Ever since Albanese trashed what little political capital he had, with the disastrous ‘Voice’ referendum, it’s been all downhill for his government. Nothing he or Treasurer Jim Chalmers have thrown at the voting public has made the least difference. Tax cuts, power bill rebates, childcare subsidies, student loan relief: all of it’s been met with not just indifference but active hostility from voters. The idea that a quarter-per cent interest rate cut was going to suddenly turn all that around was obviously ludicrous.

And so it’s turned out.

A national Resolve poll for Nine newspapers, conducted February 18–23 from a sample of 1,506, gave the coalition a 55–45 lead by headline respondent preferences, a three-point gain for the coalition since January. By 2022 election preference flows, the Coalition led by 52–48, a one-point gain for them.

Primary votes were 39% coalition (up one), 25% Labor (down two), 13% Greens (steady), 9% One Nation (up two), 9% independents (down one) and 4% others (down two). Labor’s primary vote is their lowest in any poll this term.

If it was repeated at the ballot box, it’d be the second-lowest Labor primary vote in Australian history. Only in the first post-Federation elections, in 1901, have they done worse.

On every measure, the Libs are outgunning Labor. Even on what is normally the incumbent’s privilege, preferred prime minister.

Anthony Albanese’s net approval was steady at -22, with 56% giving him a poor rating and just 34% a good one. Peter Dutton’s net approval was down one to +5. Dutton led Albanese by 39–35 as preferred PM (39–34 in January).

By 37–26, voters thought the coalition was the best choice for them and their household over Labor. By 34–18, they thought Dutton better able to deal with Donald Trump than Albanese. By 43–22, they thought Albanese weaker than Dutton.

The Liberals led Labor by 41–24 on economic management (42–23 in January). The Liberals led on keeping the cost of living low by 37–25, down a little from 37–22 in January […]

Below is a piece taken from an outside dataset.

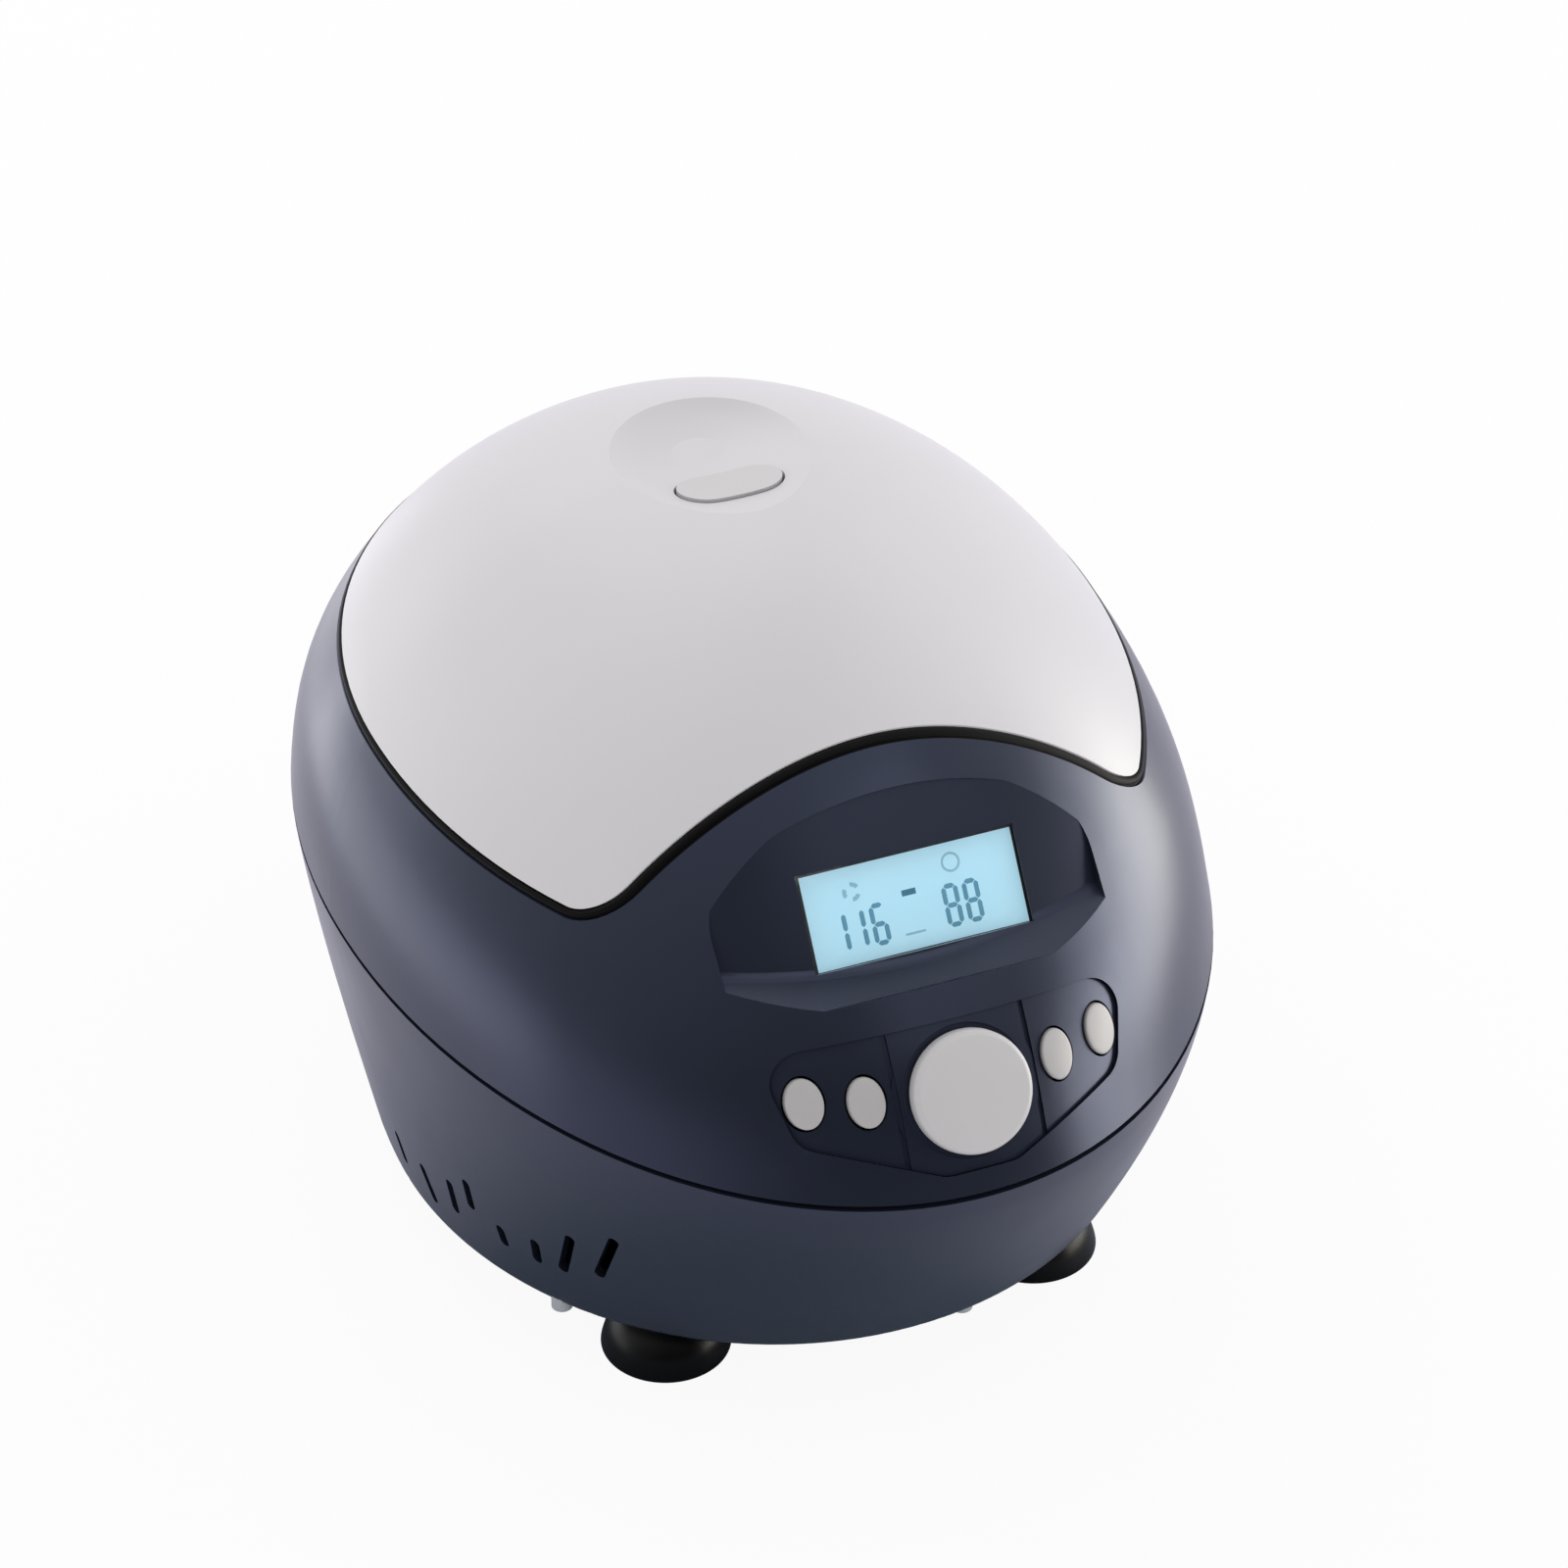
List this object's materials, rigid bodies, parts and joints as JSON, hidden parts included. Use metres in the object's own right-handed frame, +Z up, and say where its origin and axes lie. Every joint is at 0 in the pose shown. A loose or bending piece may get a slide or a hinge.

Asked about the direction of the country, wrong track led by 51–31, a blowout from 46–38 in January. Wrong track led by the same 51–31 margin in December, and it has consistently had sizeable leads since June 2023.

Multiple polls taken after the rate cut are showing the same thing: the coalition’s lead over Labor, in both primary vote and two-party preferred, is widening. Worse, the leading issues for voters are all deadly for Labor.

On issues, 70% rated cost of living a top three issue, followed by 39% for housing, 27% for both crime and economic management, 26% for health and just 17% for the environment. The Coalition held double-digit leads over Labor on cost of living, crime and economic management.

Note that climate change, the great obsession of the left, doesn’t even rate as a leading issue. Almost certainly because, as voters have, thanks to Climate Change and Energy Minister Chris Bowen, got to see the hard reality of what ‘Net Zero’ really means to their electricity bills.

Health, a traditional strength for Labor, trails the white-hot issue of cost-of-living. But if voters sense that, with his recent nine billion dollar announcement on bulk billing, Albanese is once again throwing taxpayer’s money at the wall, it will become another millstone. Eighty-nine per cent of voters thought taxes and government services should either be maintained or reduced.

The government can’t claim, either, that voters are simply unaware of the great work they’ve been doing. A clear majority were well aware of the energy rebates and student debt cuts, as well as increased renewable energy targets. They either just don’t care or are openly hostile.

Where does this leave the election? Without a dramatic election campaign turnaround, Labor is headed for defeat. The only question is: how bad.

For the coalition, a minority government is rapidly looking like a worst-case scenario.

Resolve director Jim Reed said the poll showed the coalition was in a strong position to win in its own right or get the support needed to form government in a hung parliament.

I think the swing is on, with both the declining primary vote and preference flows for Labor reflecting where people are at right now,” he told Nine Newspapers.

The swing has been on for two years. The media just refused to see it.